Neanderthals may have used feathers as personal ornaments, which suggests our cousins were capable of symbolic expression
Neanderthals have a reputation for being dumb brutes. While modern humans (Homo sapiens) were painting cave murals, sculpting tiny figurines and crafting beaded jewelry some 30,000 to 50,000 years ago, Neanderthals weren’t making any art. At least, that’s the way it appears in the archaeological record. Now, a new study of bird fossils suggests our cousins were indeed capable of expressing themselves symbolically—using feathers as personal adornments.
In the last few years, researchers have reported a few archaeological sites with evidence that Neanderthals removed feathers and claws from birds such as raptors, presumably for ornamental purposes. Clive Finlayson of the Gibraltar Museum and his colleagues wanted to see how widespread this behavior was among Neanderthals. They published their findings last week in PLOS One.
To address the question, the team looked at Neanderthals’ association with fossils of raptors (including vultures and eagles) and corvids (including ravens and magpies). They focused on these birds because modern people generally don’t consume them and therefore Neanderthals probably didn’t either. Thus, finding these types of birds at an archaeological site helps exclude the possibility that our cousins were eating them. In searching almost 1,700 sites across Europe and Asia that contain bird fossils, the team noted that species with dark plumage were more common at Neanderthal sites than would be expected by chance alone. So, it seems Neanderthals across their geographic range liked black birds.
Next, the researchers looked at three cave sites on Gibraltar to examine more closely what Neanderthals might have been doing with these birds. The caves date from 57,000 to 28,000 years ago, before modern humans entered the region. The team found 604 avian skeletal pieces, representing at least 124 individual birds. With less than 3 percent of the bones containing the tooth marks of rodents or carnivores, Neanderthals are the likely reason the birds were brought into the caves.

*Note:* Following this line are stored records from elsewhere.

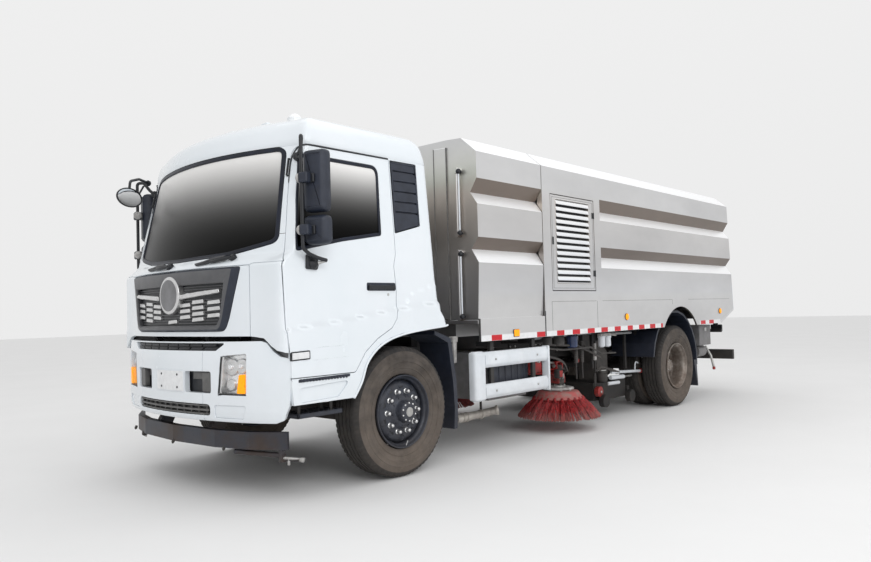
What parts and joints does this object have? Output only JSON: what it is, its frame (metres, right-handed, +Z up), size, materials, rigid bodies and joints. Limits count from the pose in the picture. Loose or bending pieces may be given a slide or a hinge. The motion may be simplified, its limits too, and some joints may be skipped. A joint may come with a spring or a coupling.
{
  "type": "street sweeper truck",
  "caption": "Two-axle cab-over street sweeper truck with a stainless tipping hopper, side brooms and a suction mouth.",
  "frame": {"origin": "middle of the footprint, on the ground", "axes": "+X to the truck's left, +Y to its rear, +Z up"},
  "size_m": [2.9, 8.55, 2.995],
  "materials": {
    "frame_black": "satin",
    "cab_white": "gloss",
    "stainless": "brushed",
    "engine_grey": "matt",
    "glass": "clear",
    "trim_dark": "satin",
    "tyre": "matt",
    "rim": "satin",
    "bristle_red": "matt",
    "arm_red": "satin",
    "lamp": "clear",
    "steel": "satin",
    "mouth_dark": "matt",
    "seat_grey": "matt",
    "guard_white": "satin"
  },
  "bodies": {
    "chassis": {"frame_rails": "frame_black", "front_axle": "frame_black", "rear_axle": "frame_black", "engines": "engine_grey", "driveline": "frame_black", "bumper": "cab_white", "lamps": "lamp", "spray_bar": "trim_dark", "mudguards": "trim_dark", "side_guards": "guard_white", "tanks": "frame_black", "water_tank": "stainless", "suction_head": "mouth_dark", "rear_beam": "frame_black", "suction_ducts": "mouth_dark"},
    "cab": {"cab_shell": "cab_white", "cab_glass": "glass", "cab_trim": "trim_dark", "cab_interior": "seat_grey", "cab_steps": "steel"},
    "hopper": {"hopper_shell": "stainless"},
    "rear_door": {"rear_door": "stainless"},
    "tip_barrels": {"tip_barrels": "frame_black"},
    "tip_rods": {"tip_rods": "steel"},
    "door_left": {"door_left": "cab_white", "door_glass_left": "glass", "mirror_left": "trim_dark"},
    "louvre_door_left": {"louvre_door_left": "stainless"},
    "knuckle_left": {"knuckle_left": "frame_black"},
    "wheel_front_left": {"tyre_front_left": "tyre", "rim_front_left": "rim"},
    "wheels_rear_left": {"tyres_rear_left": "tyre", "rims_rear_left": "rim"},
    "broom_arm_left": {"broom_arm_left": "arm_red"},
    "broom_left": {"broom_left": "bristle_red"},
    "door_right": {"door_right": "cab_white", "door_glass_right": "glass", "mirror_right": "trim_dark"},
    "louvre_door_right": {"louvre_door_right": "stainless"},
    "knuckle_right": {"knuckle_right": "frame_black"},
    "wheel_front_right": {"tyre_front_right": "tyre", "rim_front_right": "rim"},
    "wheels_rear_right": {"tyres_rear_right": "tyre", "rims_rear_right": "rim"},
    "broom_arm_right": {"broom_arm_right": "arm_red"},
    "broom_right": {"broom_right": "bristle_red"}
  },
  "joints": [
    {"name": "cab_tilt", "type": "hinge", "parent": "chassis", "child": "cab", "pos_m": [0, -4.16, 1.212], "axis": [1, 0, 0], "range_deg": [0, 45]},
    {"name": "hopper_tip", "type": "hinge", "parent": "chassis", "child": "hopper", "pos_m": [0, 3.945, 1.04], "axis": [-1, 0, 0], "range_deg": [0, 45]},
    {"name": "rear_door_lift", "type": "hinge", "parent": "hopper", "child": "rear_door", "pos_m": [0, 4.035, 2.745], "axis": [1, 0, 0], "range_deg": [0, 80]},
    {"name": "barrels_swing", "type": "hinge", "parent": "chassis", "child": "tip_barrels", "pos_m": [0, 3.045, 0.7], "axis": [-1, 0, 0], "range_deg": [0, 56.53]},
    {"name": "rods_extend", "type": "slide", "parent": "tip_barrels", "child": "tip_rods", "axis": [0, -0.932, 0.3624], "range_m": [0, 0.697]},
    {"name": "door_left_hinge", "type": "hinge", "parent": "cab", "child": "door_left", "pos_m": [1.205, -3.983, 1.5], "axis": [0, 0, -1], "range_deg": [0, 70]},
    {"name": "louvre_left_hinge", "type": "hinge", "parent": "hopper", "child": "louvre_door_left", "pos_m": [1.254, 0.124, 2], "axis": [0, 0, 1], "range_deg": [0, 100]},
    {"name": "steer_left", "type": "hinge", "parent": "chassis", "child": "knuckle_left", "pos_m": [0.9, -2.855, 0.525], "axis": [0, 0, 1], "range_deg": [-36, 36]},
    {"name": "spin_front_left", "type": "hinge", "parent": "knuckle_left", "child": "wheel_front_left", "pos_m": [1.055, -2.855, 0.525], "axis": [1, 0, 0], "continuous": true},
    {"name": "spin_rear_left", "type": "hinge", "parent": "chassis", "child": "wheels_rear_left", "pos_m": [0.914, 2.225, 0.525], "axis": [1, 0, 0], "continuous": true},
    {"name": "broom_arm_left_swing", "type": "hinge", "parent": "chassis", "child": "broom_arm_left", "pos_m": [0.5, -0.705, 0.7], "axis": [0, 0, -1], "range_deg": [0, 25]},
    {"name": "broom_left_spin", "type": "hinge", "parent": "broom_arm_left", "child": "broom_left", "pos_m": [0.9, -0.155, 0.4], "axis": [0, 0, 1], "continuous": true},
    {"name": "door_right_hinge", "type": "hinge", "parent": "cab", "child": "door_right", "pos_m": [-1.205, -3.983, 1.5], "axis": [0, 0, 1], "range_deg": [0, 70]},
    {"name": "louvre_right_hinge", "type": "hinge", "parent": "hopper", "child": "louvre_door_right", "pos_m": [-1.254, 0.124, 2], "axis": [0, 0, -1], "range_deg": [0, 100]},
    {"name": "steer_right", "type": "hinge", "parent": "chassis", "child": "knuckle_right", "pos_m": [-0.9, -2.855, 0.525], "axis": [0, 0, 1], "range_deg": [-36, 36]},
    {"name": "spin_front_right", "type": "hinge", "parent": "knuckle_right", "child": "wheel_front_right", "pos_m": [-1.055, -2.855, 0.525], "axis": [1, 0, 0], "continuous": true},
    {"name": "spin_rear_right", "type": "hinge", "parent": "chassis", "child": "wheels_rear_right", "pos_m": [-0.914, 2.225, 0.525], "axis": [1, 0, 0], "continuous": true},
    {"name": "broom_arm_right_swing", "type": "hinge", "parent": "chassis", "child": "broom_arm_right", "pos_m": [-0.5, -0.705, 0.7], "axis": [0, 0, 1], "range_deg": [0, 25]},
    {"name": "broom_right_spin", "type": "hinge", "parent": "broom_arm_right", "child": "broom_right", "pos_m": [-0.9, -0.155, 0.4], "axis": [0, 0, 1], "continuous": true}
  ],
  "couplings": [
    {"joint": "steer_right", "follows": "steer_left", "ratio": 1},
    {"joint": "barrels_swing", "follows": "hopper_tip", "ratio": 1.245},
    {"joint": "rods_extend", "follows": "hopper_tip", "m_per_rad": 0.88487}
  ]
}
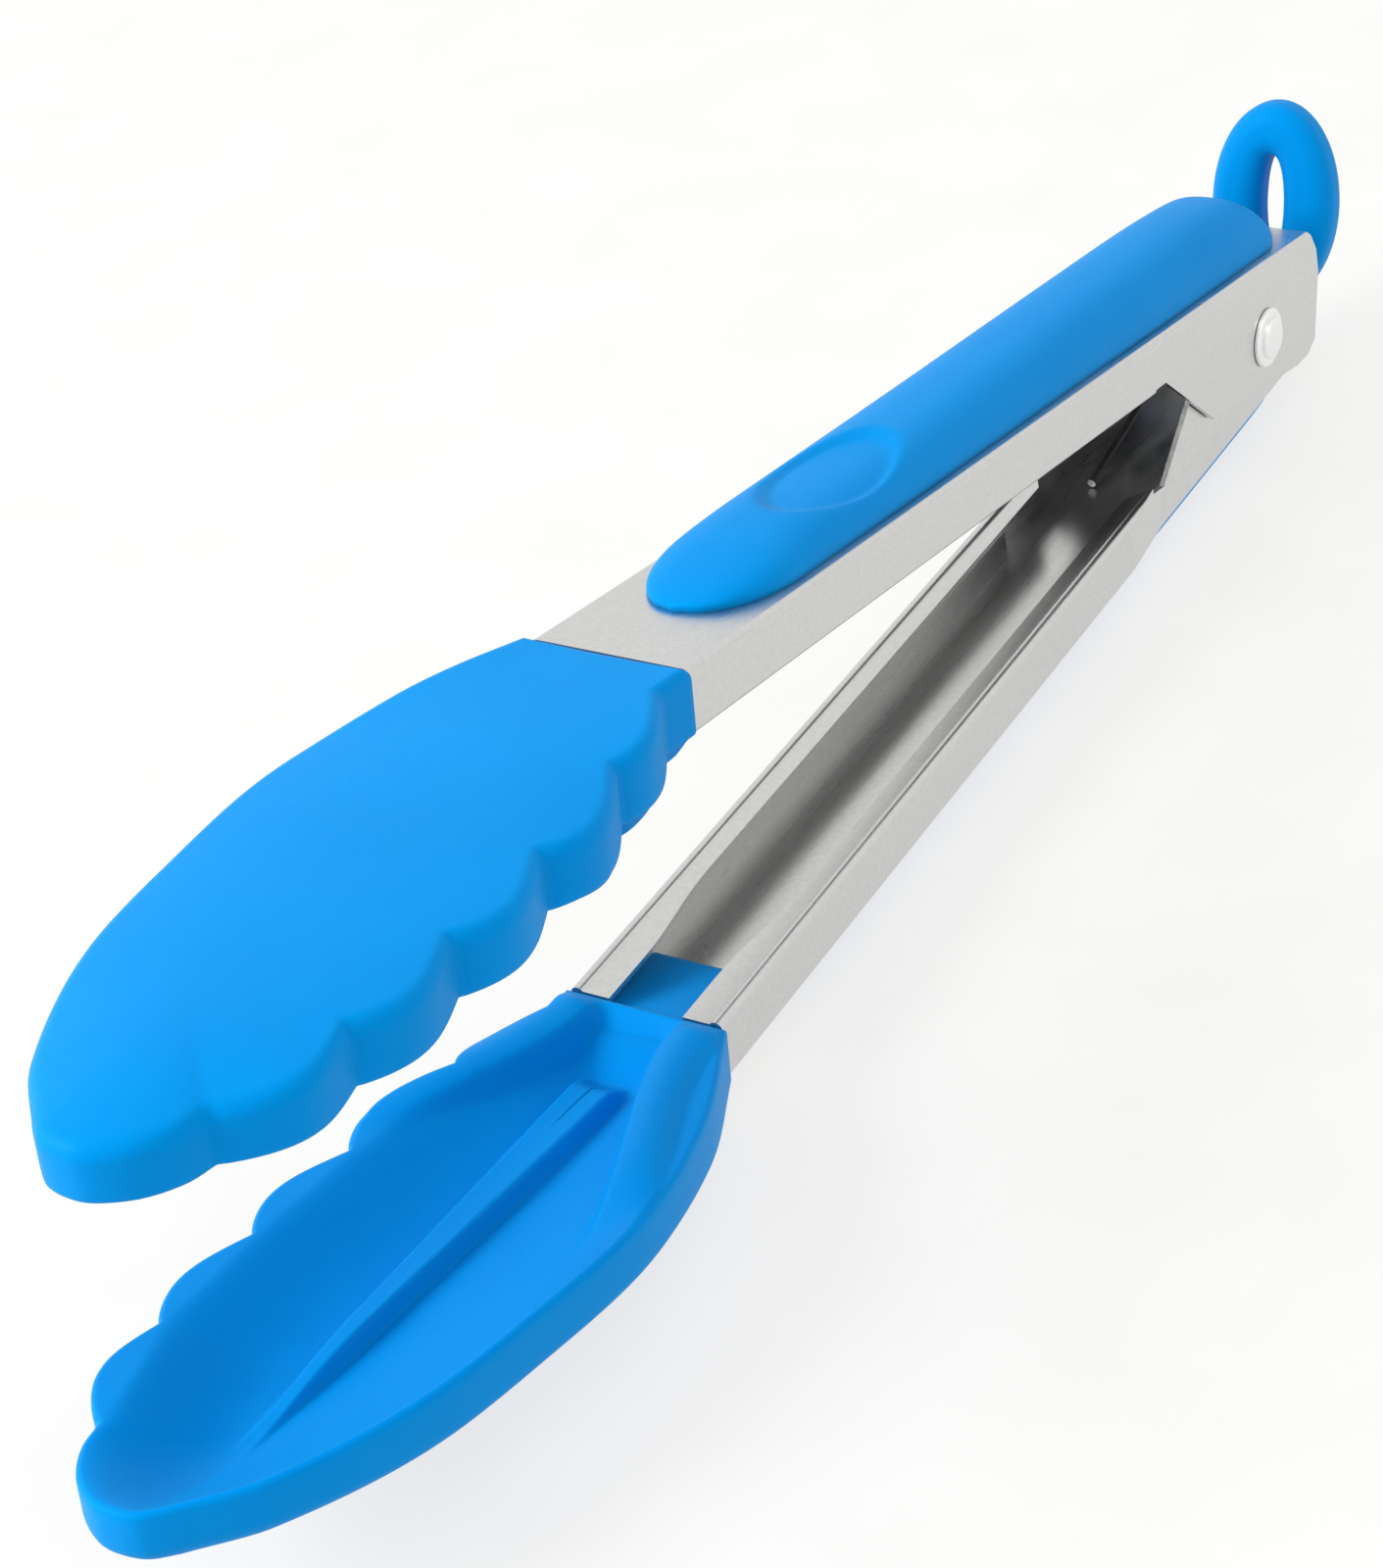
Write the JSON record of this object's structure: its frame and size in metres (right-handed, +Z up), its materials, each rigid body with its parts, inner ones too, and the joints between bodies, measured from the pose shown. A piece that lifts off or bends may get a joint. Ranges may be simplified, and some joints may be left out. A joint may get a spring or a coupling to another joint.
{
  "type": "kitchen tongs",
  "caption": "Spring loaded locking kitchen tongs: two folded steel arms on a rivet, blue silicone scoop heads and grip pads, and a pull loop at the tail.",
  "frame": {"origin": "centre of the bounding box on the plane that the lower grip pad rests on", "axes": "+X along the lower arm towards the pivot and tail, +Z up from the lower arm to the upper arm, +Y across the arms"},
  "size_m": [0.3316, 0.0476, 0.0779],
  "materials": {
    "steel": "satin stamped stainless steel",
    "bright_steel": "polished rivet and pin",
    "spring_steel": "drawn spring wire",
    "silicone": "matte blue silicone",
    "nylon": "dark blue nylon"
  },
  "bodies": {
    "lower": {"lower_arm": "steel", "lower_head": "silicone", "lower_head_core": "nylon", "lower_grip": "silicone", "lower_grip_carrier": "nylon", "pivot_rivet": "bright_steel", "spring_sleeve": "nylon", "torsion_spring": "spring_steel"},
    "upper": {"upper_arm": "steel", "upper_head": "silicone", "upper_head_core": "nylon", "upper_grip": "silicone", "upper_grip_carrier": "nylon"},
    "slider": {"lock_slider": "steel", "loop_pin": "bright_steel"},
    "loop": {"pull_loop": "silicone"}
  },
  "joints": [
    {"name": "arm_pivot", "type": "hinge", "parent": "lower", "child": "upper", "pos_m": [0.12529, 0, 0.0183], "axis": [0, -1, 0], "range_deg": [0, 8.3], "stiffness_Nm_per_rad": 1.2, "springref_deg": -22.92, "deforming": ["torsion_spring"]},
    {"name": "lock_slide", "type": "slide", "parent": "lower", "child": "slider", "axis": [1, 0, 0], "range_m": [0, 0.008]},
    {"name": "loop_swing", "type": "hinge", "parent": "slider", "child": "loop", "pos_m": [0.15618, 0, 0.012], "axis": [0, 1, 0], "range_deg": [0, 90]}
  ]
}
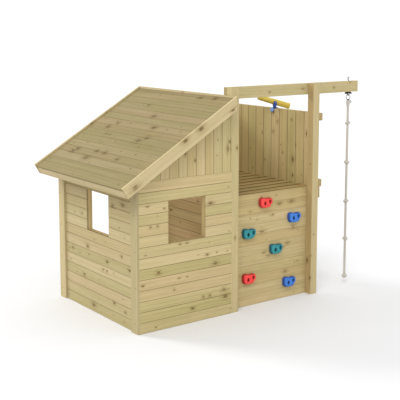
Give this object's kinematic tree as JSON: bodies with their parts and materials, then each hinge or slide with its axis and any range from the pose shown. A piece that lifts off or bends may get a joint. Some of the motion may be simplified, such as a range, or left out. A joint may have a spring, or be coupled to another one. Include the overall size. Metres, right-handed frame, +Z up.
{
  "type": "rock climbing wall with playhouse",
  "caption": "Timber playhouse with a sloping roof beside a raised platform whose front is a climbing wall with plastic holds, plus a telescope and a knotted climbing rope on a beam.",
  "frame": {"origin": "middle of the base: the centre of the whole object's plan, on the ground", "axes": "+Z up; +X along the front, from the playhouse towards the beam that carries the rope; +Y from the front, where the climbing wall is, to the back, where the doorway is"},
  "size_m": [3.2004, 1.8, 2.3514],
  "materials": {
    "pine_boards": "rough sawn softwood, pressure treated, matt",
    "pine_climbing": "rough sawn softwood, pressure treated, matt",
    "pine_post": "rough sawn softwood, pressure treated, matt",
    "pine_trim": "rough sawn softwood, pressure treated, matt",
    "pine_roof": "rough sawn softwood, pressure treated, matt",
    "pine_deck": "rough sawn softwood, pressure treated, matt",
    "pine_guard": "rough sawn softwood, pressure treated, matt",
    "pine_frame": "rough sawn softwood, pressure treated, matt",
    "hold_red": "textured moulded plastic",
    "hold_blue": "textured moulded plastic",
    "hold_green": "textured moulded plastic",
    "telescope_blue": "satin moulded plastic",
    "telescope_pale_blue": "satin moulded plastic",
    "telescope_yellow": "satin moulded plastic",
    "steel": "zinc plated",
    "dark_steel": "dark coated steel",
    "black_steel": "black powder coat",
    "rope": "three strand laid rope"
  },
  "bodies": {
    "structure": {"back_bargeboard": "pine_trim", "back_gable_panel": "pine_boards", "back_guard_panel": "pine_guard", "back_rafter": "pine_frame", "back_upper_rail": "pine_guard", "back_wall_panel": "pine_boards", "beam_hook_bolt": "steel", "climbing_board_01": "pine_climbing", "climbing_board_02": "pine_climbing", "climbing_board_03": "pine_climbing", "climbing_board_04": "pine_climbing", "climbing_board_05": "pine_climbing", "climbing_board_06": "pine_climbing", "climbing_board_07": "pine_climbing", "climbing_board_08": "pine_climbing", "climbing_board_09": "pine_climbing", "climbing_board_10": "pine_climbing", "climbing_board_11": "pine_climbing", "climbing_wall_batten": "pine_frame", "corner_trim_back": "pine_trim", "corner_trim_front": "pine_trim", "deck_boards": "pine_deck", "doorway_frame": "pine_frame", "eave_fascia": "pine_trim", "front_bargeboard": "pine_trim", "front_gable_panel": "pine_boards", "front_rafter": "pine_frame", "front_wall_panel": "pine_boards", "front_window_frame": "pine_frame", "hold_blue_low": "hold_blue", "hold_blue_top": "hold_blue", "hold_green_left": "hold_green", "hold_green_middle": "hold_green", "hold_red_low": "hold_red", "hold_red_top": "hold_red", "left_joist": "pine_frame", "left_wall_panel": "pine_boards", "left_wall_plate": "pine_frame", "left_window_frame": "pine_frame", "partition_panel": "pine_boards", "post_back_left": "pine_post", "post_back_right": "pine_post", "post_front_left": "pine_post", "post_front_right": "pine_post", "ridge_board": "pine_trim", "right_guard_panel": "pine_guard", "right_joist": "pine_frame", "right_lower_rail": "pine_guard", "right_rim_board": "pine_guard", "right_upper_rail": "pine_guard", "roof_boards": "pine_roof", "swing_bracket": "black_steel", "telescope_base": "telescope_blue", "telescope_cap": "telescope_pale_blue", "top_beam": "pine_guard"},
    "telescope_yoke": {"telescope_yoke": "telescope_blue"},
    "telescope_tube": {"telescope_tube": "telescope_yellow"},
    "link_ring": {"link_ring": "steel"},
    "rope": {"rope_eye": "dark_steel", "climbing_rope": "rope"}
  },
  "joints": [
    {"name": "telescope_pan", "type": "hinge", "parent": "structure", "child": "telescope_yoke", "pos_m": [0.9342, -0.053, 1.985], "axis": [0, 0, 1], "range_deg": [-22, 80]},
    {"name": "telescope_tilt", "type": "hinge", "parent": "telescope_yoke", "child": "telescope_tube", "pos_m": [0.9342, -0.053, 2.055], "axis": [0.5, 0.866, 0], "range_deg": [-46, 4]},
    {"name": "ring_swing", "type": "hinge", "parent": "structure", "child": "link_ring", "pos_m": [1.4757, -0.6722, 2.1531], "axis": [1, 0, 0], "range_deg": [-45, 45]},
    {"name": "rope_swing", "type": "hinge", "parent": "link_ring", "child": "rope", "pos_m": [1.4757, -0.6722, 2.1231], "axis": [0, 1, 0], "range_deg": [-45, 13]}
  ]
}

More than half of the bones were wing bones. There’s no reason to expect wing bones to be disproportionately preserved in the fossil record, so this is another sign that Neanderthals were mainly interested in feathers, the researchers say. Furthermore, most of the bones with stone-tool markings are the wing bones. If Neanderthals were butchering the animals for meat, you’d expect to find the most markings on bones connected to fleshy areas, such as the breast bone.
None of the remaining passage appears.